Strengths, limitations, and risk assessment
Strengths
- Performance-first design: Native UI plus optimized background tasks deliver a noticeably faster experience than web-wrapped alternatives.
- Design consistency: Fluent-influenced UI and platform gestures make the app feel like a native member of the Windows ecosystem.
- Open source: Transparency, community contributions, and inspectable code are significant advantages when trusting a mail client with sensitive data.
- Low barrier to trial: Free store distribution and GitHub releases let users try before committing.
Limitations and risks
- Not feature-complete for power users: Advanced Outlook features (PST, complex rules, enterprise add-ins) are missing.
- Evolving project: As a smaller-scale project, long-term support and feature parity depend on continued community engagement and maintainership.
- Possible provider quirks: Some accounts or provider-specific integrations may have intermittent issues; check the issue tracker for known problems.
- Account limit behind paywall: Free users are limited to three simultaneous accounts; heavy multi-account users must pay for unlimited use.
Unverified or quickly changing claims
- Specific UI framework claims (e.g., explicit WinUI3 + Fluent Design 2 + Mica surfaces) should be treated cautiously without direct confirmation in the codebase or release notes. The publicly visible repository indicates UWP and Fluent design topics — which aligns with being a native app — but tight validation of exact UI technology requires inspecting the build or asking the maintainer.
- Any assertion about “no cloud use” or absolute privacy guarantees should be verified against the repository and runtime network behavior.
A longer view: what this means for Windows app design
Wino Mail’s popularity highlights a broader tension in modern desktop OS strategy: engineering convenience vs. platform excellence. Browser engines and web wrappers let vendors ship features quickly and align experiences with cloud services, but they also risk diluting the platform-specific advantages — responsiveness, energy efficiency, deep integration, and consistent accessibility behavior.
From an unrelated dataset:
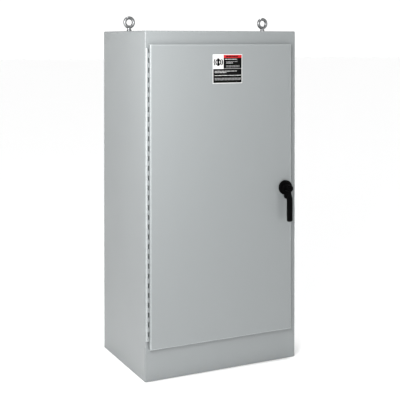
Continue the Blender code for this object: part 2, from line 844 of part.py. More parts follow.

Key takeaways for platform watchers:
- Native clients still matter. For many scenarios, a native approach yields measurable gains in battery life, responsiveness, and accessible UX.
- Community-driven projects can address gaps left by large vendors, but they are complementary, not always replacements for enterprise feature sets.
- Users are willing to adopt alternatives that deliver the fundamentals well: speed, reliability, and a predictable interface.
Conclusion
Microsoft’s shift toward web-powered experiences in Windows has produced an Outlook client that works for many but frustrates users who valued the speed and native feel of the old Mail & Calendar apps. Wino Mail is the clearest expression of the community response: a native, open-source mail client that aims to restore the qualities users miss.
For everyday users who want a fast, minimal, touch-friendly email client on Windows, Wino Mail is an attractive option — but it isn’t a wholesale replacement for classic Outlook in enterprise environments or for people who rely on advanced Outlook-specific features. The right path forward depends on use case: for simple mail management and an uncluttered, native experience, Wino Mail is a strong choice; for full enterprise workflows, traditional Outlook or managed server-side solutions remain necessary.
At the platform level, Wino’s rise is a reminder that engineering convenience should not trump the fundamentals of a desktop experience. Native applications still matter — and when a platform vendor’s strategy moves away from those fundamentals, the community often steps in to preserve what users valued most.